Locate the lines of the listing below that hold "object", then copy each of them.

____ Data shown

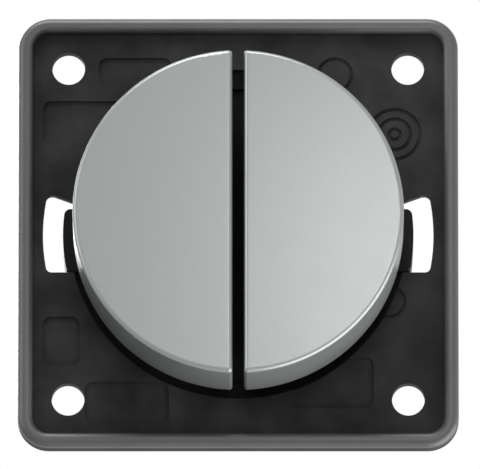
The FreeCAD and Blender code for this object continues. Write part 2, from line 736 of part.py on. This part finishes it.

________
____ Data shown

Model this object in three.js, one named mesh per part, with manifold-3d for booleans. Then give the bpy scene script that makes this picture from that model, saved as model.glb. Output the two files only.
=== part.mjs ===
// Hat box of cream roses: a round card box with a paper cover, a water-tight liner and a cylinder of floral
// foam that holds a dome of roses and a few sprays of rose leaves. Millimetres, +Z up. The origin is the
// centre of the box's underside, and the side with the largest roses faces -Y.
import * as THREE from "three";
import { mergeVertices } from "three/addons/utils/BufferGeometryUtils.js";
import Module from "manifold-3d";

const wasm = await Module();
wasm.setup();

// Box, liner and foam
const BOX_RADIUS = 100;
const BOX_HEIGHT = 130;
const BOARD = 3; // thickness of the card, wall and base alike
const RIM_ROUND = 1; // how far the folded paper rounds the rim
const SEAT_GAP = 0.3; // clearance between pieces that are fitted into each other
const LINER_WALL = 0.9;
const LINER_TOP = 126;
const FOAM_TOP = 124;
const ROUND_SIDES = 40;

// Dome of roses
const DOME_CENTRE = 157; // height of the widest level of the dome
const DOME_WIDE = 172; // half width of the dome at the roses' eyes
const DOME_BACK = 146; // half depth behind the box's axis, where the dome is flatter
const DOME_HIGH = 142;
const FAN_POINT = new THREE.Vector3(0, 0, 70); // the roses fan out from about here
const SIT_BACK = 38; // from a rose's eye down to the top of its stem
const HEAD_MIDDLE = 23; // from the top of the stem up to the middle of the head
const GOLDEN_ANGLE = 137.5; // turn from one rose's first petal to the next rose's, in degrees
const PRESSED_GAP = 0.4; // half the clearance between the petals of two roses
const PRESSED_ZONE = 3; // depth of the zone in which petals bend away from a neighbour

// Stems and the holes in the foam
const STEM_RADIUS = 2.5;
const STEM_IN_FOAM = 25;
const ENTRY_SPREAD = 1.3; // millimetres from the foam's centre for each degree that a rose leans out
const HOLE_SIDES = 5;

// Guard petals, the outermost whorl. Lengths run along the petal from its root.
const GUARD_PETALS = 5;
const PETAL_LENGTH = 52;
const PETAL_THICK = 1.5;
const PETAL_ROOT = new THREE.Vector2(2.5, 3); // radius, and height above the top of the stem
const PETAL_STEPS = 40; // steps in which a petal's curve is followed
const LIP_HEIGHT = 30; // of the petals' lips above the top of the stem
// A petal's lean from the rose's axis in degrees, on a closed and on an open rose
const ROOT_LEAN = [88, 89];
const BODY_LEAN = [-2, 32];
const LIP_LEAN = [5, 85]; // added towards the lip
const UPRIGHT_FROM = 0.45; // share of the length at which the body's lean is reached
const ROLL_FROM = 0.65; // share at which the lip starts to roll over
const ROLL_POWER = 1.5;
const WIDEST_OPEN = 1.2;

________
____ Data shown

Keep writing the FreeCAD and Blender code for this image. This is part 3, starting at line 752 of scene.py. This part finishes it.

________

*Exercise answer*:
The FreeCAD and Blender code for this object continues. Write part 2, from line 736 of part.py on. This part finishes it.
Model this object in three.js, one named mesh per part, with manifold-3d for booleans. Then give the bpy scene script that makes this picture from that model, saved as model.glb. Output the two files only.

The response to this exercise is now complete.